Interpretive Summary: In arid and semi-arid climates, irrigation is often an important part of agricultural crop production and of maintaining landscaping. The rate of water use by irrigated crops and landscaping needs to be known so that irrigations can be efficiently scheduled to meet plant needs while avoiding excessive or wasteful water applications. It is usually impractical to directly measure the use of water by field crops or landscapes. Consequently, considerable research during the last several years has been aimed at developing mathematical relationships for calculating crop water use from meteorological data which is or can become available. Some of the recently developed methods require a reference evapotranspiration to characterize the drying power of the air mass moving over the land surface. The reference evapotranspiration characterizes the rate at which water evaporates from the plant leaves and the soil surface in response to climatic conditions. In the reported research, we were able to develop procedures for calculating either an alfalfa-based or a grass-based reference ET using daily meteorological measurements of air temperature, humidity, windspeed and solar radiation. The grass-based reference evaporation results are new for the Southern Idaho region and may be transferable to other similar regions. They will facilitate national and world-wide efforts to develop standardized procedures for computing climatically based reference evapotranspiration values applicable for use in methods of computing water-use in agricultural and urban irrigated situations.

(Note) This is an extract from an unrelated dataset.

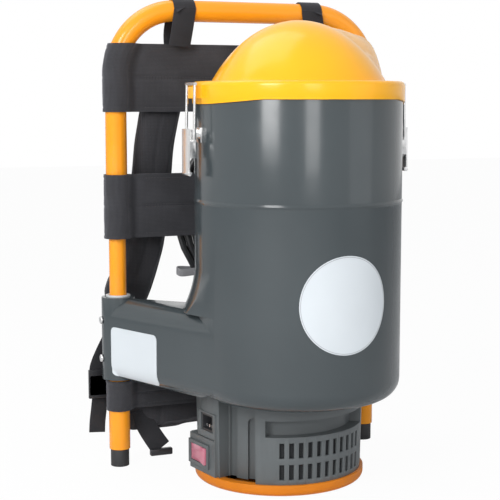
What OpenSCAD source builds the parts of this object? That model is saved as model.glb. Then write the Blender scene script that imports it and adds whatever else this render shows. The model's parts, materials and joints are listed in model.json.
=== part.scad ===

Technical Abstract: The reference evapotranspiration (ET) for a specified reference crop characterizes the rate at which water, when readily available within the root zone, is evaporated from the plant and soil surfaces in response to climatic conditions. Crop ET (Etc) for a given crop can be computed from the reference ET using an appropriate ET crop coefficient (Kc). Reference ET's reported here were derived from meteorological and weighing lysimeter data obtained from 1968 through 1991 at the USDA-ARS, ET research site in southern Idaho (Kimberly). By 1982, the Penman method had been modified to provide an alfalfa-based reference ET (ETr), often referred to as the 1982 Kimberly-Penman method, for use with irrigated crops in arid regions. Now, because of world-wide interest in using a reference ET based on a clipped grass surface (ETo), wind functions, similar in nature to those used to compute Etr, have been derived to compute daily grass reference ET (ETrg), for 'Fawn' tall fescue grass, using the same meteorological data as used to compute Etr. On a seasonal basis, ETrg was 83% of ETr.